Whether the building qualifies as a ‘new’ building for VAT purposes for the purposes of its supply, is irrelevant to the determination of the review period.

And finally, the Court confirms that if a Member State (in this case Belgium) erroneously does not classify such works as immovable capital goods, then a VAT taxpayer can rely directly on the VAT Directive before the courts in order to consider the works in question as immovable capital goods to which the extended revision period (in this case 15 years) applies.


Possible consequences

This Court ruling (C-243/23 dated 12.09.2024) may be of interest to VAT taxpayers who have exercised the so-called historical VAT deduction in recent years because their activity was initially exempted by article 44 of the VAT Code, but at some point became taxable with VAT. It is important to check carefully whether the five-year period was not wrongly applied and therefore more VAT could have been recovered. This can still be rectified today, but obviously only insofar as the right to the revision is not yet expired.

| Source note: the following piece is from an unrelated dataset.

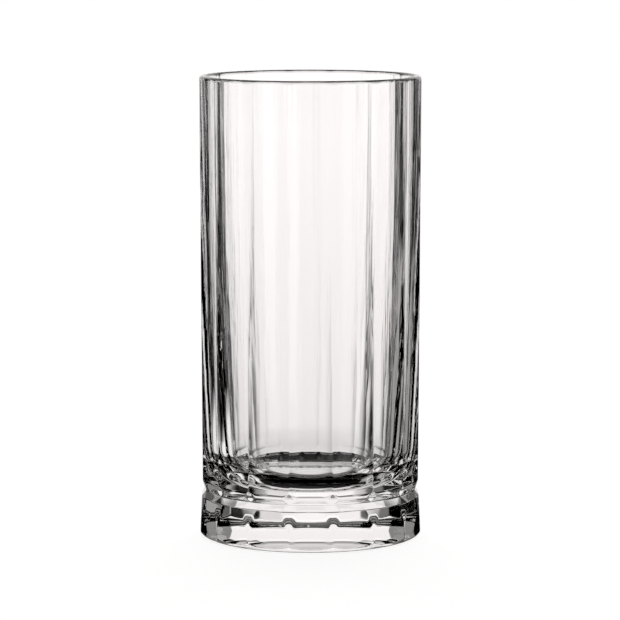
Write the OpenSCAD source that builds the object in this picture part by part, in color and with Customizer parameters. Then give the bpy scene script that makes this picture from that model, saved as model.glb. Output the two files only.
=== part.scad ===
// A tall drinking glass, pressed as one piece of clear glass.
// It stands on its foot ring at z = 0, and its axis is the Z axis.

/* [Body] */
// Height of the glass, from the table to the top of the lip
glass_h = 155; // [130:0.5:170]
// Number of flat panels round the outside, each one running down the body and the foot
panel_count = 16; // [14:1:18]
// Width across two opposite panels at the top of the lip
rim_flats = 73.8; // [66:0.1:80]
// Width across two opposite panels at the level of the groove
waist_flats = 72.3; // [64:0.1:78]
// How far the polish takes each ridge between two panels back at the lip
lip_wear = 0.2; // [0.1:0.05:0.5]
// How far the polish takes each ridge back at the groove
waist_wear = 0.06; // [0.02:0.01:0.12]
// Radius of the outer edge of the lip
lip_outer_r = 1.6; // [1:0.05:1.8]
// Radius of the inner edge of the lip
lip_inner_r = 1.4; // [0.8:0.05:1.6]

/* [Inside] */
// Thickness of the wall at the lip, in the middle of a panel
lip_wall = 2.65; // [2:0.05:4]
// Thickness of the wall at the level of the floor, as if its corner were sharp
floor_wall = 10.1; // [5:0.1:13]
// How far the inside of the wall bows out from a straight line between the lip and the floor
wall_bow = 1.75; // [0.5:0.05:3]
// Thickness of the glass under the floor
floor_t = 17.8; // [16:0.1:30]
// Radius of the bowl between the floor and the wall
floor_corner_r = 14; // [5:0.1:18]

/* [Foot] */
// Height of the bottom of the groove between the body and the foot
groove_h = 16.1; // [15:0.1:18]
// Depth of the groove below the panels above it
groove_depth = 1.15; // [0.5:0.05:2]
// Radius of the body's rounded edge above the groove
waist_edge_r = 7; // [5:0.1:9]
// Slope of the chamfer below the groove, away from upright, in degrees
chamfer_angle = 30; // [25:1:45]
// How far the foot's panels lie behind the body's, at the level of the groove
shoulder_setback = 0.05; // [0:0.05:0.4]
// How much further out the foot's panels lie at the table than at the groove
foot_flare = 1.3; // [0.5:0.05:2]
// Radius of the foot's bottom edge
foot_edge_r = 3; // [2:0.1:4]
// Width of the flat ring that the glass stands on
foot_ring_w = 3.4; // [2:0.1:8]
// Depth of the hollow under the foot, in its middle
hollow_depth = 2; // [0.5:0.1:3]

/* [Hidden] */

// Steps in which each arc of an outline is drawn
arc_steps = 12;
// How far a cutter reaches past the glass, so that no face of it lies on a face of the glass
overrun = 2;
// Sides of the circles that the outlines are turned on
$fn = 96;

panel_angle = 360 / panel_count;
rim_panel = rim_flats / 2;
waist_panel = waist_flats / 2;
shoulder_panel = waist_panel - shoulder_setback;
table_panel = shoulder_panel + foot_flare;
groove_panel = waist_panel - groove_depth;

// Distance from the axis to a sharp ridge beside panels that lie at distance p
function ridge(p) = p / cos(panel_angle / 2);

// Points of an arc about c, from one angle to another
function arc(c, r, from, to) =
    [for (i = [0:arc_steps]) let (a = from + (to - from) * i / arc_steps) c + r * [cos(a), sin(a)]];

// The body's rounded edge runs out of the panel and ends in the groove
waist_reach = waist_edge_r - groove_depth;
waist_rise = sqrt(pow(waist_edge_r, 2) - pow(waist_reach, 2));
waist_top = groove_h + waist_rise;
waist_centre = [waist_panel - waist_edge_r, waist_top];
waist_end_angle = -acos(waist_reach / waist_edge_r);

// Slope of the body's panels, away from upright, and their distance from the axis at a height
body_lean = atan((rim_panel - waist_panel) / (glass_h - waist_top));
function body_panel(z) = waist_panel + tan(body_lean) * (z - waist_top);

// The chamfer under the groove meets the foot's panel, which leans out to the table
chamfer_run = tan(chamfer_angle);
foot_run = foot_flare / groove_h;
chamfer_drop = (shoulder_panel - groove_panel) / (chamfer_run - foot_run);
shoulder = [groove_panel + chamfer_run * chamfer_drop, groove_h - chamfer_drop];
foot_edge_centre = [table_panel - foot_run * foot_edge_r - foot_edge_r, foot_edge_r];

// The turned blank's radius at the lip, at the groove and at the table, a little inside sharp ridges
lip_r = ridge(rim_panel) - lip_wear;
waist_r = ridge(waist_panel) - waist_wear;
shoulder_r = ridge(shoulder_panel) - waist_wear;
table_r = ridge(table_panel) - waist_wear;

// The lip's two edges fill its thickness at most
mouth_r = rim_panel - lip_wall;
lip_fill = min(1, (lip_r - mouth_r) / (lip_outer_r + lip_inner_r));
outer_edge_r = lip_outer_r * lip_fill;
inner_edge_r = lip_inner_r * lip_fill;

// The inside of the wall is one long arc between these two points of the side view
wall_top = [mouth_r, glass_h - inner_edge_r];
wall_foot = [body_panel(floor_t) - floor_wall, floor_t];
wall_line = wall_top - wall_foot;
wall_arc_r = (pow(norm(wall_line) / 2, 2) + pow(wall_bow, 2)) / (2 * wall_bow);
wall_out = [wall_line[1], -wall_line[0]] / norm(wall_line);
wall_centre = (wall_top + wall_foot) / 2 - (wall_arc_r - wall_bow) * wall_out;
wall_top_angle = atan2(wall_top[1] - wall_centre[1], wall_top[0] - wall_centre[0]);

// The bowl's arc touches the floor and the inside of the wall
bowl_rise = floor_t + floor_corner_r - wall_centre[1];
bowl_reach = sqrt(pow(wall_arc_r - floor_corner_r, 2) - pow(bowl_rise, 2));
bowl_centre = wall_centre + [bowl_reach, bowl_rise];
bowl_angle = atan2(bowl_rise, bowl_reach);

// The hollow under the foot is part of a sphere, inside the ring that the glass stands on
hollow_r = foot_edge_centre[0] - foot_ring_w;
hollow_sphere_r = (pow(hollow_r, 2) + pow(hollow_depth, 2)) / (2 * hollow_depth);
hollow_half_angle = asin(hollow_r / hollow_sphere_r);

// Outline of the turned blank, from the middle of the hollow out and up to the lip
blank_outline = concat(
    arc([0, hollow_depth - hollow_sphere_r], hollow_sphere_r, 90, 90 - hollow_half_angle),
    [[table_r, 0]],
    [[shoulder_r, groove_h]],
    [[waist_r, waist_top]],
    arc([lip_r - outer_edge_r, glass_h - outer_edge_r], outer_edge_r, 0, 90),
    [[0, glass_h]]
);

// Side view of what is cut away in front of one panel: foot edge, shoulder, groove, rounded edge, body
panel_outline = concat(
    [[foot_edge_centre[0], -overrun]],
    arc(foot_edge_centre, foot_edge_r, -90, 0),
    [shoulder],
    [[groove_panel, groove_h]],
    arc(waist_centre, waist_edge_r, waist_end_angle, 0),
    [[body_panel(glass_h + overrun), glass_h + overrun]],
    [[glass_h, glass_h + overrun]],
    [[glass_h, -overrun]]
);

// Outline of the inside, from the middle of the floor out and up past the lip
inside_outline = concat(
    [[0, floor_t]],
    arc(bowl_centre, floor_corner_r, -90, bowl_angle),
    arc(wall_centre, wall_arc_r, bowl_angle, wall_top_angle),
    arc([mouth_r + inner_edge_r, glass_h - inner_edge_r], -inner_edge_r, 0, -90),
    [[mouth_r + inner_edge_r, glass_h + overrun]],
    [[0, glass_h + overrun]]
);

// Everything in front of one panel, as wide as the glass is tall
module panel_cut() {
    rotate([90, 0, 0])
        translate([0, 0, -glass_h / 2])
            linear_extrude(glass_h)
                polygon(panel_outline);
}

// The whole glass: a turned blank, cut to the same side view at each panel, and hollowed
module highball_glass() {
    color([0.86, 0.9, 0.91, 0.45])
        difference() {
            rotate_extrude()
                polygon(blank_outline);
            for (i = [0:panel_count - 1])
                rotate([0, 0, i * panel_angle])
                    panel_cut();
            rotate_extrude()
                polygon(inside_outline);
        }
}

highball_glass();
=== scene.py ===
import bpy
import math
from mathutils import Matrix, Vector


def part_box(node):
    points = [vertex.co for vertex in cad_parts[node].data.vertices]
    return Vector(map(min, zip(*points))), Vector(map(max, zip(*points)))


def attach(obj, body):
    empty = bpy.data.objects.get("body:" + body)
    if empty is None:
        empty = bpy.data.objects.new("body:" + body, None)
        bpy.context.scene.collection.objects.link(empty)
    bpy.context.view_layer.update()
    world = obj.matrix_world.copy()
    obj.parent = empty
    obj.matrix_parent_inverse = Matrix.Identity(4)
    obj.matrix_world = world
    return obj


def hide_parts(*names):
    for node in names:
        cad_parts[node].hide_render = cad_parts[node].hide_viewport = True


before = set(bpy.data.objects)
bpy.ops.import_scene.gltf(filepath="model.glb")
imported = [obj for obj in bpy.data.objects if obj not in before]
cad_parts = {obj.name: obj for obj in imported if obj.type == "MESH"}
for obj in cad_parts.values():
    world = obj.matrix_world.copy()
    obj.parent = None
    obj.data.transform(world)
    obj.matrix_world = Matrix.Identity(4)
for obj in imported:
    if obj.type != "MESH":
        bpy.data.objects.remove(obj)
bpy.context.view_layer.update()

# The glass.
# It is one gob of clear soda-lime glass, pressed between a mould of 16 flat panels and a round plunger, and
# fire-polished at the lip. A ring of edges is extruded into a turned blank and pressed against the mould.

MM = 0.001
panel_count = 16

# the glass stands on the floor and is as tall as its solid in the frame
glass_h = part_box("highball_glass")[1].z

# the panels' distance from the axis at the lip, above the groove and in the groove, and the point of the
# side view, (distance, height), where the chamfer below the groove meets the foot's panel
rim_panel = 36.93 * MM
waist_panel = 36.15 * MM
groove_panel = 35.05 * MM
groove_h = 16.1 * MM
waist_edge_r = 7 * MM
shoulder = (36.55 * MM, 13.9 * MM)

# the mould starts below the table and ends above the lip, and the ridges between its panels are round
below_table = 2 * MM
above_lip = 5 * MM
foot_panel = 37.1 * MM
ridge_r = 0.35 * MM


def arc(centre, radius, start, end, steps):
    """Points of an arc in the side view, without its first one. Angles are in degrees."""
    turns = [math.radians(start + (end - start) * i / steps) for i in range(1, steps + 1)]
    return [(centre[0] + radius * math.cos(t), centre[1] + radius * math.sin(t)) for t in turns]


def line(start, end, steps):
    """Points of a straight stretch in the side view, without its first one."""
    shares = [i / steps for i in range(1, steps + 1)]
    return [tuple(a + (b - a) * s for a, b in zip(start, end)) for s in shares]


def climb(last, points):
    """Extrudes the selected ring of edges through these points of the side view, (radius, height)."""
    for point in points:
        grow = point[0] / last[0]
        bpy.ops.mesh.extrude_region_move(TRANSFORM_OT_translate={"value": (0, 0, point[1] - last[1])})
        bpy.ops.transform.resize(value=(grow, grow, 1), center_override=(0, 0, point[1]))
        last = point
    return last


def start_ring(name, panel, height, cuts):
    """A ring with one straight side for each panel and small round corners. Cuts divide each side."""
    bpy.ops.object.select_all(action="DESELECT")
    corner = panel / math.cos(math.pi / panel_count)
    bpy.ops.mesh.primitive_circle_add(vertices=panel_count, radius=corner)
    ring = bpy.context.object
    ring.name = name
    bpy.ops.object.mode_set(mode="EDIT")
    bpy.ops.mesh.select_mode(type="VERT")
    bpy.ops.mesh.select_all(action="SELECT")
    bpy.ops.transform.rotate(value=math.pi / panel_count, orient_axis="Z", center_override=(0, 0, 0))
    bpy.ops.transform.translate(value=(0, 0, height))
    bpy.ops.mesh.bevel(offset=ridge_r, segments=4, affect="VERTICES")
    bpy.ops.mesh.select_all(action="DESELECT")
    bpy.ops.mesh.select_mode(type="EDGE")
    bpy.ops.object.mode_set(mode="OBJECT")
    quarter_side = 0.5 * panel * math.tan(math.pi / panel_count)
    for edge in ring.data.edges:
        start, end = [ring.data.vertices[i].co for i in edge.vertices]
        edge.select = (end - start).length > quarter_side
    bpy.ops.object.mode_set(mode="EDIT")
    if cuts:
        bpy.ops.mesh.subdivide(number_cuts=cuts)
    bpy.ops.mesh.select_all(action="SELECT")
    return ring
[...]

Feel free to contact us for assistance in such files. This could include, for example, files where historical VAT deduction was exercised in 2022 on a building whose provision has been considered, since 1 July 2022, as the provision of accommodation subject to VAT and no longer as an exempt real estate rental. But also other cases where the use of a renovated building was changed in 2021 or later, allowing a VAT revision in favour of the VAT payer.

If VAT deducted on renovations has to be partly refunded (e.g. sale with registration duty of the renovated building), this ruling could mean that more VAT has to be refunded than under the five-year review period.

We look forward to the tax authorities’ reaction.